STATED PROBLEM
Can the data below be set down again exactly, line for line?

COLLECTED DATA
■ ■ ■ ■

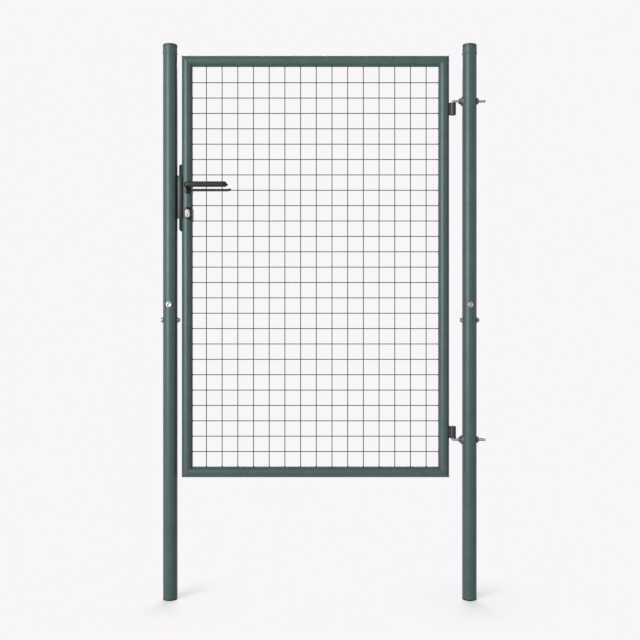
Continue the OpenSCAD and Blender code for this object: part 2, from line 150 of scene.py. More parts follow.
def spin(bm, place, profile, segments, ring=True):
    """Turns profile(angle), a list of (radius, height), round the Z axis of place.
    ring joins the profile's ends; without it both ends lie on the axis."""
    rings = []
    for i in range(segments):
        angle = math.tau * i / segments
        spoke = Vector((math.cos(angle), math.sin(angle), 0))
        rings.append([place @ (spoke * r + UP * z) for r, z in profile(angle)])
    if ring:
        skin(bm, rings, wrap=True)
        return
    tips = [bm.verts.new(rings[0][0]), bm.verts.new(rings[0][-1])]
    loops = [[bm.verts.new(p) for p in ring[1:-1]] for ring in rings]
    for near, far in zip(loops, loops[1:] + loops[:1]):
        bm.faces.new((tips[0], far[0], near[0]))
        bm.faces.new((tips[1], near[-1], far[-1]))
        for i in range(1, len(near)):
            bm.faces.new((near[i - 1], far[i - 1], far[i], near[i]))


def lathe(bm, place, outline, segments, ring=True):
    """Turns one outline of (radius, height) round the Z axis of place."""
    spin(bm, place, lambda angle: outline, segments, ring)


def rod(bm, start, end, radius, sides):
    """A round bar from start to end."""
    start, end = Vector(start), Vector(end)
    length = (end - start).length
    outline = [(0, 0), (radius, 0), (radius, length), (0, length)]
    lathe(bm, along(start, end - start), outline, sides, ring=False)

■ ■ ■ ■

SOLUTION
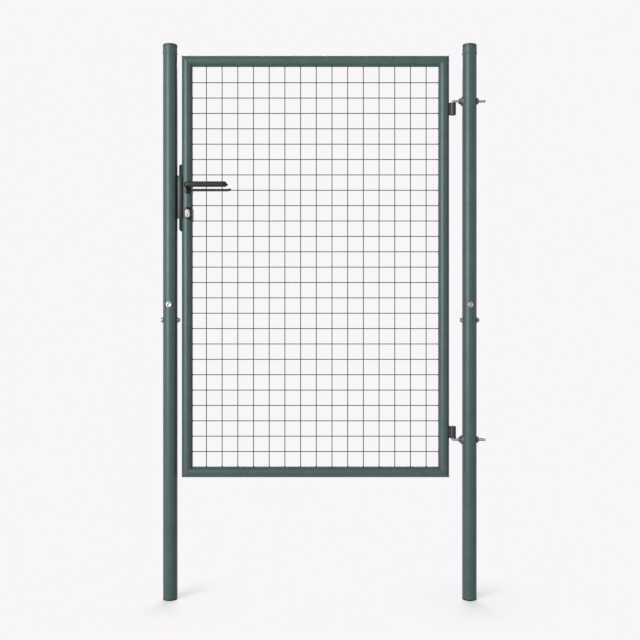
Continue the OpenSCAD and Blender code for this object: part 2, from line 150 of scene.py. More parts follow.
def spin(bm, place, profile, segments, ring=True):
    """Turns profile(angle), a list of (radius, height), round the Z axis of place.
    ring joins the profile's ends; without it both ends lie on the axis."""
    rings = []
    for i in range(segments):
        angle = math.tau * i / segments
        spoke = Vector((math.cos(angle), math.sin(angle), 0))
        rings.append([place @ (spoke * r + UP * z) for r, z in profile(angle)])
    if ring:
        skin(bm, rings, wrap=True)
        return
    tips = [bm.verts.new(rings[0][0]), bm.verts.new(rings[0][-1])]
    loops = [[bm.verts.new(p) for p in ring[1:-1]] for ring in rings]
    for near, far in zip(loops, loops[1:] + loops[:1]):
        bm.faces.new((tips[0], far[0], near[0]))
        bm.faces.new((tips[1], near[-1], far[-1]))
        for i in range(1, len(near)):
            bm.faces.new((near[i - 1], far[i - 1], far[i], near[i]))


def lathe(bm, place, outline, segments, ring=True):
    """Turns one outline of (radius, height) round the Z axis of place."""
    spin(bm, place, lambda angle: outline, segments, ring)


def rod(bm, start, end, radius, sides):
    """A round bar from start to end."""
    start, end = Vector(start), Vector(end)
    length = (end - start).length
    outline = [(0, 0), (radius, 0), (radius, length), (0, length)]
    lathe(bm, along(start, end - start), outline, sides, ring=False)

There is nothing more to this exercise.